Noah Davis, “Black Wall Street,” 2008, Oil and acrylic on canvas,
The Studio Museum in Harlem, gift of David Hoberman, 2014.17.2, Photo: Adam Reich

But perhaps even more than the timely engagement with troubling issues of progress in the United States, 20/20, as a whole, questions the role of art institutions to support artists of color and engage with their viewers, especially museums such as the Studio Museum and the Carnegie Museum located in neighborhoods and cities with large communities of color. The final section “Forms of Resistance,” in some ways, deals with this issue through institutional critique with works like Kerry James Marshall’s Untitled (Gallery). This painting shows a Black woman standing in front of the white (and I mean, White) wall of a gallery, placing blackness within the traditionally and all-too-typically white space of art institutions. The curators also devote an entire wall to Lorraine O’Grady’s photo-series Untitled (Mlle Bourgeoise Noire), documenting her interventions in institutions by forcing her black female body into their space.

But, at the end of the day, it’s not only up to artists of color to make sure their bodies are seen and their voices are heard. It’s the responsibility of art institutions to correct centuries of silence and invisibility.
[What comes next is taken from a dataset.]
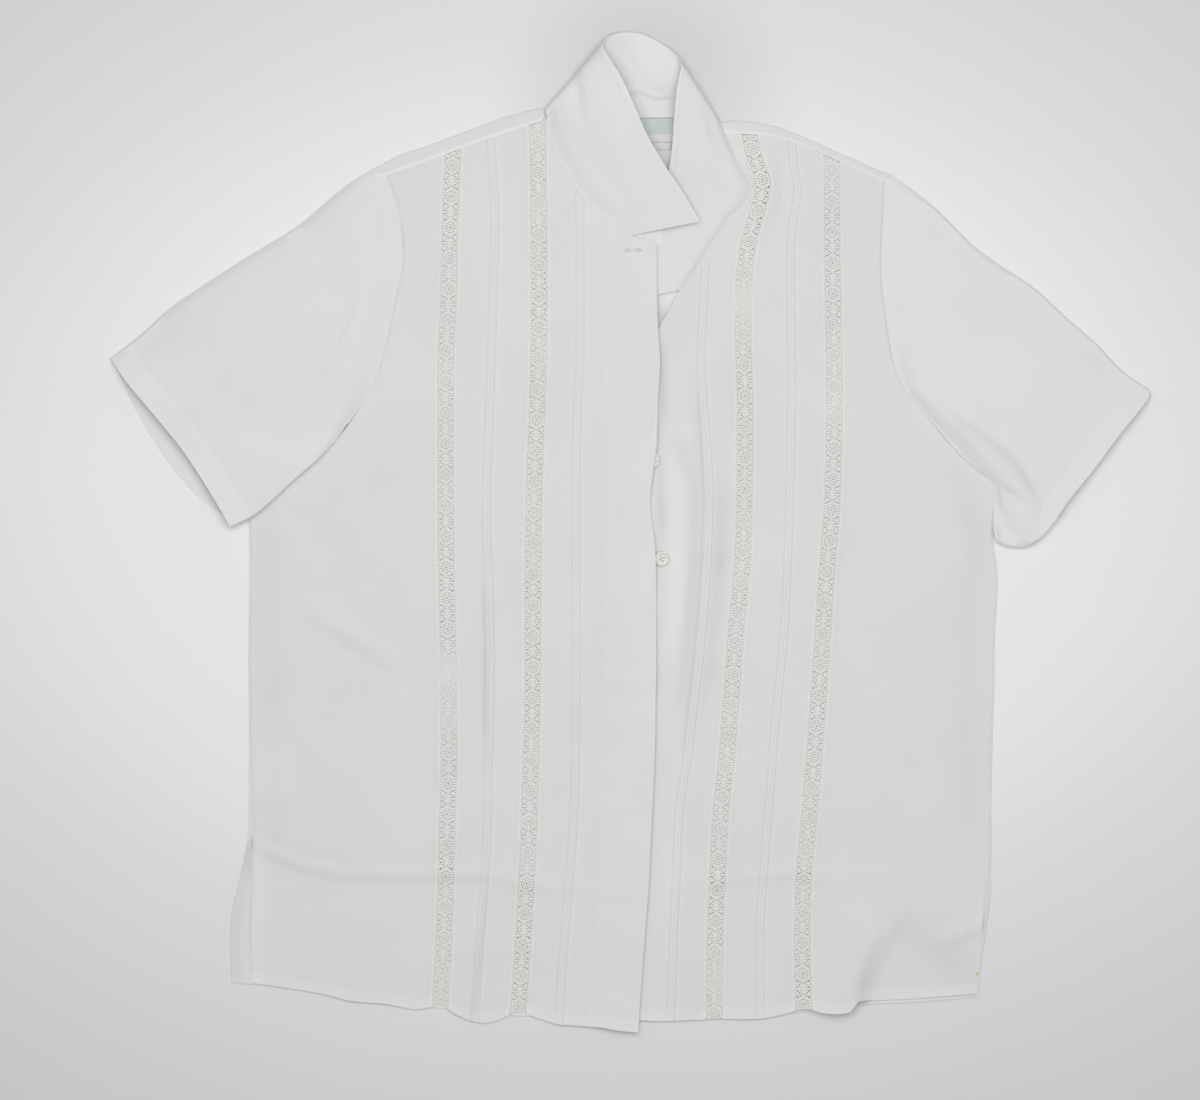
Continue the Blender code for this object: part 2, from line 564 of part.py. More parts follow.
def make_back():
    """The back, flat on the table, carried forward over both shoulders."""
    shares = np.linspace(0.0, 1.0, BACK_COLUMNS)
    left = lambda y: across(BACK_LEFT, y)
    right = lambda y: across(BACK_RIGHT, y)
    lines = [column_line(left, right, share) for share in shares]
    plan = upright_grid(lines, lambda x: along(HEM_BACK, x), lambda x: along(TOP_BACK, x),
                        ARMPIT_LEFT, BACK_ROWS_BELOW)
    rows, columns = plan.shape[:2]
    outline = plan[-1].copy()
    fold_radius = (FRONT_LEVEL - BACK_LEVEL) / 2
    on_shoulder = (outline[:, 0] < WRAP_LEFT_END) | (outline[:, 0] > WRAP_RIGHT_START)
    plan[-1, on_shoulder, 1] -= fold_radius
    flat = np.full(plan.shape[:2], BACK_LEVEL)
    points = list(np.dstack([plan, flat]).reshape(-1, 3))
    faces = grid_faces(rows, columns)
    for seam, side in ((SHOULDER_LEFT, outline[:, 0] < WRAP_LEFT_END),
                       (SHOULDER_RIGHT, outline[:, 0] > WRAP_RIGHT_START)):
        wrapped = np.nonzero(side)[0]
        below = [(rows - 1) * columns + column for column in wrapped]
        for row in wrap_rows(outline[wrapped], seam):
            above = list(range(len(points), len(points) + len(row)))
            points += [np.array(point) for point in row]
            faces += [(below[i], below[i + 1], above[i + 1], above[i])
                      for i in range(len(row) - 1)]
            below = above
    cloth_piece("back", np.array(points), faces, IVORY_CLOTH)
    return plan[:, 0], plan[:, -1]


def moved_out(points, distance):
    """Line beside a line of points, on its left as it is followed."""
    runs = np.diff(points, axis=0)
    runs = runs / np.linalg.norm(runs, axis=1, keepdims=True)
    normals = np.stack([-runs[:, 1], runs[:, 0]], axis=-1)
    joined = np.vstack([normals[:1], normals[:-1] + normals[1:], normals[-1:]])
    joined = joined / np.linalg.norm(joined, axis=1, keepdims=True)
    facing = np.vstack([normals[:1], normals])
    return points + joined * distance / np.sum(joined * facing, axis=1, keepdims=True)


def length_shares(points):
    steps = np.linalg.norm(np.diff(points, axis=0), axis=1)
    length = np.concatenate([[0.0], np.cumsum(steps)])
    return length / length[-1]


def patch(low, high, start, end):
    """Points between two long edges and two end lines, given as matching points."""
    s = length_shares(start)[None, :, None]
    t = length_shares(low)[:, None, None]
    corners = ((1 - s) * (1 - t) * start[0] + s * (1 - t) * start[-1]
               + (1 - s) * t * end[0] + s * t * end[-1])
    return ((1 - s) * low[:, None, :] + s * high[:, None, :] + (1 - t) * start[None]
            + t * end[None] - corners)


def sleeve_layer(low, high, start, end):
    """Points of one layer of a sleeve, with a column close to each of its two folds."""
    shares = length_shares(start)
    layer = patch(low, high, start, drawn(end, shares))
    beside_low = layer[:, 1] - layer[:, 0]
    beside_high = layer[:, -2] - layer[:, -1]
    columns = [layer[:, 0] + FOLD_RADIUS * beside_low
               / np.linalg.norm(beside_low, axis=-1, keepdims=True)]
    columns += [layer[:, column] for column in range(1, layer.shape[1] - 1)]
    columns += [layer[:, -1] + FOLD_RADIUS * beside_high
                / np.linalg.norm(beside_high, axis=-1, keepdims=True)]
    return np.stack(columns, axis=1)


def sleeve_front_height(plan, top, below, seam, folds, bulge):
    """Height of the upper layer of a sleeve, level with the front along the armhole."""
    x, y = plan[..., 0], plan[..., 1]
    from_top = np.linalg.norm(plan - top[:, None, :], axis=-1)
    from_below = np.linalg.norm(plan - below[:, None, :], axis=-1)
    from_seam = np.linalg.norm(plan - seam[None, :, :], axis=-1)
    leaving = eased(from_seam / SEAM_SLOPE)
    swell = bulge * eased(from_top / TOP_SLOPE) * leaving
    roll = 2 * FOLD_RADIUS * leaving * (1 - eased(from_top / TOP_SLOPE))
    near_below = 1 - eased(from_below / BELOW_SLOPE)
    over_tucked = TUCKED_LEVEL + 2 * FOLD_RADIUS - FRONT_LEVEL
    creases = fold_height(x, y, folds) * eased(from_seam / 12.0) * (1 - near_below)
    return FRONT_LEVEL + np.maximum(swell + roll, over_tucked * near_below) + creases


def make_sleeve(name, lines, folds, front_armhole, back_armhole):
    """A flattened tube: upper layer, the part tucked below it, and the lower layer."""
    t = np.linspace(0.0, 1.0, SLEEVE_ROWS)
    corner = np.array(lines["top"][0])
    front_seam = np.vstack([corner, front_armhole])
    back_seam = np.vstack([corner, back_armhole])
    rail_top = drawn(lines["top"], t)
    rail_below = drawn([tuple(front_seam[-1])] + lines["below"], t)
    rail_under = drawn([tuple(back_seam[-1])] + lines["underarm"], t)
    front = sleeve_layer(rail_top, rail_below, front_seam, lines["front cuff"])
    front_z = sleeve_front_height(front, rail_top, rail_below, front[0], folds,
                                  lines["bulge"])
    back = sleeve_layer(rail_top, rail_under, back_seam, lines["back cuff"])
    tucked_s = np.array(TUCKED_COLUMNS)[None, :, None]
    tucked = rail_below[:, None, :] * (1 - tucked_s) + rail_under[:, None, :] * tucked_s
    rings = []
    for row in range(SLEEVE_ROWS):
        ring = [(*rail_top[row], (BACK_LEVEL + front_z[row, 0]) / 2)]
        ring += [(*point, z) for point, z in zip(front[row], front_z[row])]
        ring += [(*rail_below[row], (front_z[row, -1] + TUCKED_LEVEL) / 2)]
        ring += [(*point, TUCKED_LEVEL) for point in tucked[row]]
        ring += [(*rail_under[row], (TUCKED_LEVEL + BACK_LEVEL) / 2)]
        ring += [(*point, BACK_LEVEL) for point in back[row, ::-1]]
        rings.append(ring)
    points = np.array(rings)
    faces = grid_faces(SLEEVE_ROWS, points.shape[1], closed=True)
    if corner[0] < 0:
        faces = [tuple(reversed(face)) for face in faces]
    normals = surface_normals(points.reshape(-1, 3), faces)
    cloth_piece(name, points.reshape(-1, 3), faces, IVORY_CLOTH,
                normals=level_at_seam(points[0], normals))


def level_at_seam(ring, normals):
    """Turns the cloth of the first ring level where it meets the body."""
    levelled = normals.copy()
    for column in range(2, len(ring) - 2):
        height = ring[column][2]
        if abs(height - FRONT_LEVEL) < 0.2:
            levelled[column] = (0.0, 0.0, 1.0)
        if abs(height - BACK_LEVEL) < 0.2:
            levelled[column] = (0.0, 0.0, -1.0)
    return levelled


def sleeve_seam(body_edge, side, lowest):
    """Armhole line of a sleeve beside the edge of the body, from the shoulder down."""
    seam = moved_out(body_edge, side * GAP)[::-1]
    return seam[seam[:, 1] > lowest]


def make_collar():
    """The collar as one band that stands at the neck, its left end over its right."""
    stations = np.array(COLLAR)
    shares = np.linspace(0.0, 1.0, COLLAR_COLUMNS)
    rows = []
    for row in stations:
        seam, free = row[:3], row[3:]
        band = [seam + (free - seam) * share for share in shares]
        for place, share in zip(band, shares):
            place[2] += COLLAR_ARCH * math.sin(math.pi * share) * min(1.0, free[2] / 12.0)
        rows.append(band)
    points = np.array(rows)
    faces = grid_faces(len(stations), COLLAR_COLUMNS)
    cloth_piece("collar", points.reshape(-1, 3), faces, IVORY_CLOTH, COLLAR_CLOTH)


def flat_quad(name, corners, level, colour, splits=3):
    """A small flat piece between four corners."""
    shares = np.linspace(0.0, 1.0, splits)
    a, b, c, d = [np.array(corner, dtype=float) for corner in corners]
    points = []
    for down in shares:
        for right in shares:
            place = (1 - down) * ((1 - right) * a + right * b) \
                + down * ((1 - right) * d + right * c)
            points.append((place[0], place[1], level))
    faces = [tuple(reversed(face)) for face in grid_faces(splits, splits)]
    cloth_piece(name, np.array(points), faces, colour)


def make_facing():
    x = np.linspace(FACING_TOP[0][0], FACING_TOP[-1][0], 12)
    top, bottom = along(FACING_TOP, x), along(FACING_BOTTOM, x)
    level = np.full(len(x), FRONT_LEVEL)
    rows = [np.stack([x, bottom + (top - bottom) * share, level], axis=-1)
            for share in (0.0, 0.5, 1.0)]
    points = np.array(rows).reshape(-1, 3)
    cloth_piece("neck_facing", points, grid_faces(3, len(x)), IVORY_CLOTH)


def circle(radius, sides, middle=(0.0, 0.0)):
    angles = np.arange(sides) * 2 * math.pi / sides
    return [Vector((middle[0] + radius * math.cos(angle), middle[1] + radius * math.sin(angle)))
            for angle in angles]


def button_face():
    """Flat middle of a button, cut by its four thread holes."""
    inner = BUTTON_DIAMETER / 2 - 1.6
    loops = [circle(inner, BUTTON_SIDES)]
    for quarter in range(4):
        angle = math.pi / 4 + quarter * math.pi / 2
        middle = (BUTTON_HOLE_RING * math.cos(angle), BUTTON_HOLE_RING * math.sin(angle))
        loops.append(circle(BUTTON_HOLE / 2, HOLE_SIDES, middle))
    places = [place for loop in loops for place in loop]
    edges = []
    start = 0
    for loop in loops:
        count = len(loop)
        edges += [(start + i, start + (i + 1) % count) for i in range(count)]
        start += count
    made = delaunay_2d_cdt(places, edges, [], 0, 1e-6)
    points, faces = made[0], made[2]
    holes = [sum(loop, Vector((0.0, 0.0))) / len(loop) for loop in loops[1:]]
    kept = []
    for face in faces:
        middle = sum((points[i] for i in face), Vector((0.0, 0.0))) / len(face)
        if middle.length > inner:
            continue
        if min((middle - hole).length for hole in holes) < BUTTON_HOLE / 2 - 0.1:
            continue
        kept.append(tuple(face))
    return [(point.x, point.y) for point in points], kept


def make_button(number, place):
    """A dished four-hole button lying on the under front."""
    plan, faces = button_face()
    base = FRONT_LEVEL + CLOTH / 2 + GAP
    dish = base + BUTTON_THICKNESS - BUTTON_RIM
    count = len(plan)
    points = [(x, y, dish) for x, y in plan] + [(x, y, base) for x, y in plan]
    shell = list(faces) + [tuple(count + i for i in reversed(face)) for face in faces]
    for first, second in boundary_edges(faces):
        if math.hypot(*plan[first]) < BUTTON_DIAMETER / 2 - 2.0:
            shell.append((second, first, count + first, count + second))
    outer_edge = [edge for edge in boundary_edges(faces)
                  if math.hypot(*plan[edge[0]]) >= BUTTON_DIAMETER / 2 - 2.0]
    profile = [(BUTTON_DIAMETER / 2 - 1.2, base + BUTTON_THICKNESS),
               (BUTTON_DIAMETER / 2 - 0.5, base + BUTTON_THICKNESS),
               (BUTTON_DIAMETER / 2, base + BUTTON_THICKNESS - 0.5),
               (BUTTON_DIAMETER / 2, base + 0.5),
               (BUTTON_DIAMETER / 2 - 0.8, base)]
    rings = [{first: first for first, second in outer_edge}]
    for radius, level in profile:
        ring = {}
        for first, second in outer_edge:
            x, y = plan[first]
            scale = radius / math.hypot(x, y)
            ring[first] = len(points)
            points.append((x * scale, y * scale, level))
        rings.append(ring)
    rings.append({first: count + first for first, second in outer_edge})
    for inner, outer in zip(rings[:-1], rings[1:]):
        shell += [(inner[second], inner[first], outer[first], outer[second])
                  for first, second in outer_edge]
    moved = [(x + place[0], y + place[1], z) for x, y, z in points]
    add_piece("button_%d" % number, moved, shell, PEARL, 0.35)


def settle():
    """Centre the garment over the origin, with its lowest side at height zero."""
    pieces = list(bpy.context.scene.collection.objects)
    corners = np.array([tuple(vertex.co) for piece in pieces for vertex in piece.data.vertices])
    low, high = corners.min(axis=0), corners.max(axis=0)
    shift = np.array([-(low[0] + high[0]) / 2, -(low[1] + high[1]) / 2, -low[2]])
    for piece in pieces:
        for vertex in piece.data.vertices:
            vertex.co += Vector(shift)


clear_scene()
back_left_edge, back_right_edge = make_back()
front_left_edge = make_left_front()
front_right_edge = make_right_front()
make_sleeve("sleeve_left", SLEEVE_LEFT, SLEEVE_FOLDS_LEFT,
            sleeve_seam(front_left_edge, 1, SEAM_END_LEFT),
            np.vstack([sleeve_seam(back_left_edge, 1, ARMPIT_LEFT + 1)[1:], UNDERARM_LEFT]))
make_sleeve("sleeve_right", SLEEVE_RIGHT, SLEEVE_FOLDS_RIGHT,
            np.vstack([sleeve_seam(front_right_edge, -1, 0.0), SEAM_END_RIGHT[0]]),
            np.vstack([sleeve_seam(back_right_edge, -1, 0.0)[1:], SEAM_END_RIGHT[1]]))
make_collar()
make_facing()
flat_quad("neck_label", LABEL, FRONT_LEVEL, MINT)
flat_quad("neck_label_strip", LABEL_STRIP, FRONT_LEVEL, WHITE_TAPE)
for order, spot in enumerate(BUTTON_PLACES, start=1):
    make_button(order, spot)
settle()
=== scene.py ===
# %% [markdown]
# # A sheer blouse with pin tucks and strips of lace
# The blouse lies on its back on a table, and the camera looks straight down at it.
# Its cloth is a thin crepe, so nearly everything that can be seen is a very small
# relief: tucks a millimetre high, seams, hems and soft creases. Each piece that a maker
# would cut is built here as its own thin shell over the solid of the same name.
#
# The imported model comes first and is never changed. The finished blouse has to stay
# inside it.

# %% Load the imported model
import math

import bpy
import numpy as np
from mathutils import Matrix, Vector
from mathutils.geometry import delaunay_2d_cdt


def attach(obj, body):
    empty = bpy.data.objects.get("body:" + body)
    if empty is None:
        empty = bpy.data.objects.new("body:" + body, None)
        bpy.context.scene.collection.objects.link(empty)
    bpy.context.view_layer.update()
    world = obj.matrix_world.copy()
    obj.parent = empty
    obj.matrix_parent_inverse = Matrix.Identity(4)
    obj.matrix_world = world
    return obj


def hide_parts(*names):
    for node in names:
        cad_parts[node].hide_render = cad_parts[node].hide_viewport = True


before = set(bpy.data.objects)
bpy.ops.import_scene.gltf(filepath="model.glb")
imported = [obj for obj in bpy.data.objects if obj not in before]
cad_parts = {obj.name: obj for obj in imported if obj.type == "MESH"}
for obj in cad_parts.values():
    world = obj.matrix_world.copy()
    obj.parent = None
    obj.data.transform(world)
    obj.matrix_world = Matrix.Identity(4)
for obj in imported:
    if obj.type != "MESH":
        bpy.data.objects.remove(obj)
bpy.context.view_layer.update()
MILLIMETRE = 0.001

# %% [markdown]
# ## Sizes and outlines
# All the tables are in millimetres: X runs across the chest, Y up to the collar. The
# outlines are the same as in the solids. They are written down as a few points each,
# because a line through a few well chosen points is smoother than one through many.

# %% Levels and widths
CLOTH = 0.6
BACK_LEVEL = 0.5
FRONT_LEVEL = 1.8
LACE_WIDTH = 13.0
SEAM_ROOM = 0.3
TUCK_SPACING = 3.0
HEM_DEPTH = 6.6
SLEEVE_HEM = 21.0
GRID = 3.1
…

In the abstract to “Legacies of Prejudice,” Lynch and Alberti write point-blank: “Museums have been complicit in the construction of physical and cultural hierarchies that underpinned racist thought from the Enlightenment until well into the twentieth century, in marked contrast to the inclusionary role many now see to fulfill.”

Installation view of 20/20: The Studio Museum in Harlem and Carnegie Museum of Art (Photo Courtesy the Carnegie Museum of Art)

In 20/20, both institutions seem to be attempting to find ways to fulfill these inclusionary roles. Of course, it’s much different for the Studio Museum, founded in 1968, than the Carnegie, founded in the late 19th century. As co-curator Crosby explains in the show’s Gallery Guide, “The Studio Museum is the product of the late 1960s, but the Carnegie Institute is a product of the 19th century, and a lot of assumptions and baggage come with that. It’s only in the 21st century that museums like CMOA are even earnestly talking about inclusion. Of course, this isn’t just true of CMOA; it applies to the historical idea of the museum itself, the museum with a capital M. Many institutions are only just beginning to understand how complex legacies of implicit bias have shaped them and their audiences’ opinions of them.”

Glenn Ligon, “Prisoner of Love #1 (Second Version),” 1992, oil and gesso on linen, Carnegie Museum of Art, Founders Patrons Day Acquisition Fund, Courtesy Regen Projects, Los Angeles. © Glenn Ligon

By collaborating on 20/20, the two institutions, at once, draw formal and thematic comparisons between their collections and showcase how art institutions can use their collections to radically address pressing issues in 2017. It’s not enough to just slap up images of protest on the walls and act as if you’re doing something. Viewers need and should see sustained, observable commitment to promoting and showing work by and for people of color–not as a cheap ploy for “diversity” but as a meaningful long-term engagement. Collecting institutions have even more responsibility to build a collection that represents their community and deals with issues that matter to them.

As Crosby writes in the Gallery Guide, “We’re not only talking about critique from within, but we are also thinking about identification. There are so many visitors to museums today who wander the halls of these white spaces and find very little to identify with, very little that reflects their concerns or experience. This is not only a matter of race but of generational difference, gender identity, sexual orientation, and so on.”